The Joint Oireachtas Committee on Communications, Natural Resources and Agriculture report was published on 9 May 2012 and contained a total of 11 recommendations, including that there be a significant increase in the tax rate applying to profits from production of oil and gas. The committee's report was debated in Seanad Éireann on 27 June 2012. The debate opened in Dáil Éireann on 4 May 2013 and concluded on 9 July 2013. During the course of the July Dáil debate on the joint committee report, the then Minister for Communications, Energy and Natural Resources indicated his intention to seek further independent expert advice on the fitness for purpose of Ireland's fiscal terms in advance of the launch of the 2015 Atlantic margin licensing round. Wood Mackenzie was engaged to carry out that assignment. In the course of its work, Wood Mackenzie received the joint committee report and met with a number of interested parties, including members of the Joint Oireachtas Committee on Transport and Communications and members of the former Joint Oireachtas Committee on Communications, Natural Resources and Agriculture, which produced the 2012 report. The consultants also met representatives of the oil industry, trade unions and other participants in the debate on fiscal terms. In addition, they conducted a substantial amount of quantitative analysis to establish the impact of current and possible future fiscal terms on a wide range of hypothetical future oil and gas field economics.

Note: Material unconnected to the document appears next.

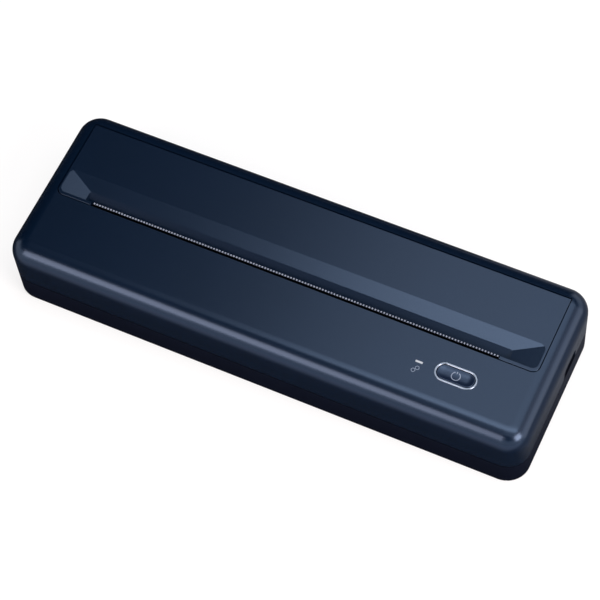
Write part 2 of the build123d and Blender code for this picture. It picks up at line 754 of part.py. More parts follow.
# ---------------------------------------------------------------- gear train positions
# Each gear has the whole number of teeth that comes nearest to its named size.
platen_teeth = round(platen_gear_size / gear_module)
idler_teeth = round(idler_size / gear_module)
reduction_small_teeth = round(reduction_small_size / gear_module)
reduction_large_teeth = round(reduction_large_size / gear_module)
pinion_teeth = round(pinion_size / gear_module)
platen_gear_radius = gear_module * platen_teeth / 2
idler_radius = gear_module * idler_teeth / 2
small_radius = gear_module * reduction_small_teeth / 2
large_radius = gear_module * reduction_large_teeth / 2
pinion_radius = gear_module * pinion_teeth / 2
idler_reach = platen_gear_radius + idler_radius + centre_gap
# The idler lies straight below the platen gear along the lid's swing, so that the two
# draw apart without clashing as the lid starts to lift.
idler_y = platen_y - idler_reach * up_y
idler_z = platen_z - idler_reach * up_z
small_reach = idler_radius + small_radius + centre_gap
reduction_z = floor_z + large_radius + 1.8
reduction_y = idler_y - sqrt(small_reach ** 2 - (idler_z - reduction_z) ** 2)
pinion_reach = large_radius + pinion_radius + centre_gap
motor_z = floor_z + motor_radius + 1.2
motor_y = reduction_y - sqrt(pinion_reach ** 2 - (reduction_z - motor_z) ** 2)
pivot_y, pivot_z = head_point(-pivot_below, heater_thickness + sink_thickness / 2)

near_gear = -ear_inner  # inner face of the gears nearest the side plate
far_gear = -ear_outer - 0.6
far_end = far_gear - gear_width

# ---------------------------------------------------------------- print mechanism
# Frame: one bent and pierced steel sheet. Its side plates hold the platen's bushes in
# curved slots, the pivots of the print head, the motor and the gear posts.
start_angle = degrees(atan2(away_z, away_y))
slot_side = bush_radius + bush_gap
slot_turn = 16.0
web_base_z = frame_top_z - web_height
motor_ear = 12.0  # from the motor's axis to its screws
motor_turn = -20.0
with BuildPart() as print_frame:
    with BuildSketch(Plane.XY.offset(frame_base_z)):
        with Locations((0, (frame_front + frame_back) / 2 + 0.8)):
            Rectangle(2 * frame_outer, frame_back - frame_front - 4.0)
        with Locations(*frame_spots):
            Circle(frame_screw_radius + 2 * screw_clearance, mode=Mode.SUBTRACT)
        with Locations((0, 1.0)):
            with GridLocations(44.0, 1, 4, 1):
                SlotOverall(32.0, 5.0, mode=Mode.SUBTRACT)
    extrude(amount=frame_floor)
    for side in (-1, 1):
        with BuildSketch(Plane.YZ.offset(side * frame_inner)):
            with BuildLine():
                Polyline((frame_front, frame_top_z), (frame_front, web_base_z),
                         (frame_front + 2.0, web_base_z), (frame_front + 2.0, frame_base_z),
                         (frame_back, frame_base_z), (frame_back, frame_top_z), close=True)
            make_face()
            if side < 0:
                with BuildLine():
                    Polyline((motor_y - motor_ear - 2.0, frame_base_z),
                             (frame_front + 3.0, frame_base_z),
                             (frame_front + 3.0, web_base_z),
                             (motor_y - motor_ear - 2.0, web_base_z), close=True)
                make_face()
            with BuildLine():
                outer = CenterArc((hinge_y, hinge_z), swing_radius + slot_side,
                                  start_angle, -slot_turn)
                inner = CenterArc((hinge_y, hinge_z), swing_radius - slot_side,
                                  start_angle, -slot_turn)
                Line(outer @ 0, inner @ 0)
                Line(outer @ 1, inner @ 1)
            make_face(mode=Mode.SUBTRACT)
            with Locations((platen_y, platen_z)):
                Circle(slot_side, mode=Mode.SUBTRACT)
            with Locations((pivot_y, pivot_z)):
                Circle(pivot_radius + running_gap, mode=Mode.SUBTRACT)
            if side < 0:
                with Locations((motor_y, motor_z)):
                    Circle(4.2, mode=Mode.SUBTRACT)
                    with PolarLocations(motor_ear, 2, start_angle=motor_turn):
                        Circle(small_screw_radius, mode=Mode.SUBTRACT)
                with Locations((idler_y, idler_z), (reduction_y, reduction_z)):
                    Circle(post_radius, mode=Mode.SUBTRACT)
        extrude(amount=side * frame_sheet)
    with BuildSketch(Plane.XZ.offset(-frame_front - web_sheet)):
        with Locations((0, frame_top_z)):
            Rectangle(2 * frame_outer, web_height, align=(Align.CENTER, Align.MAX))
    extrude(amount=web_sheet)
print_frame.part.label = "print_frame"
export_step(print_frame.part, "parts/print_frame.step")

with BuildPart() as frame_screws:
    with BuildSketch(Plane.XY.offset(frame_floor_z)):
        with Locations(*frame_spots):
            Circle(2 * frame_screw_radius)
    extrude(amount=1.2)
    with BuildSketch(Plane.XY.offset(frame_floor_z)):
        with Locations(*frame_spots):
            Circle(frame_screw_radius)
    extrude(amount=-frame_floor - frame_stand - 0.8)
frame_screws.part.label = "frame_screws"
export_step(frame_screws.part, "parts/frame_screws.step")

# Platen: a rubber sleeve on a steel shaft that turns in two plastic bushes.
with BuildPart() as platen_roller:
    with BuildSketch(Plane.YZ):
        with Locations((platen_y, platen_z)):
            Circle(platen_radius)
            Circle(shaft_radius, mode=Mode.SUBTRACT)
    extrude(amount=roller_half, both=True)
    chamfer(platen_roller.edges().filter_by(GeomType.CIRCLE).group_by(SortBy.RADIUS)[-1], 0.4)
platen_roller.part.label = "platen_roller"
export_step(platen_roller.part, "parts/platen_roller.step")

with BuildPart() as platen_shaft:
    with BuildSketch(Plane.YZ.offset(far_end - 0.8)):
        with Locations((platen_y, platen_z)):
            Circle(shaft_radius)
    extrude(amount=ear_outer + 0.8 - far_end + 0.8)
    chamfer(platen_shaft.edges().filter_by(GeomType.CIRCLE), 0.3)
platen_shaft.part.label = "platen_shaft"
export_step(platen_shaft.part, "parts/platen_shaft.step")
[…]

The results from the analysis were compared with those obtained under the fiscal terms of a peer group of countries of a similar profile to Ireland in terms of exploration. The petroleum production tax that is being introduced in this Bill is as a result of the analysis and subsequent recommendations set out in the Wood Mackenzie report. The joint committee report was considered by Wood Mackenzie, as I said, and specific references to that report are included in the final report from the consultants. In particular, the Wood Mackenzie report noted that the joint Oireachtas committee's recommendation to increase the tax rate to 80% for very profitable fields might be a deterrent to incremental investment. It noted, too, that the joint committee's recommendation to increase the existing regime's tax rate would have no impact on the State's share of revenue in the early years of production. The Wood Mackenzie report recommended instead an arrangement whereby the State would receive a minimum annual payment of 5% of the gross revenues of a field once production has commenced. The consultants agreed with the joint committee's recommendation that retrospective changes to fiscal and licensing terms could risk long-term reputational damage. The Deputy will see, therefore, that the joint committee report informed the review by Wood Mackenzie.

The joint committee report recommended increases to the petroleum resource rent tax of 40% for small discoveries, 60% for medium discoveries and 80% for very large discoveries. It is important to recognise that Ireland competes with other countries to attract exploration investment and the fiscal terms cannot be set in isolation from that fact. When compared with successful island gas-producing countries, the level of exploration drilling in the Irish offshore is very low, with only 159 exploration and appraisal wells drilled since exploration began. More than two thirds of those wells were drilled in the 1970s and 1980s. The probability of a commercial discovery on drilling of a well is one in 32 in Ireland, compared with a probability of one in six in the United Kingdom and one in seven in Norway. The joint Oireachtas committee's recommended rate changes would, in the case of very profitable discoveries, have seen a higher rate of tax applying in Ireland than in Norway. It is impractical to expect Ireland to have Norwegian-style tax rates without first having Norwegian levels of commercial discovery.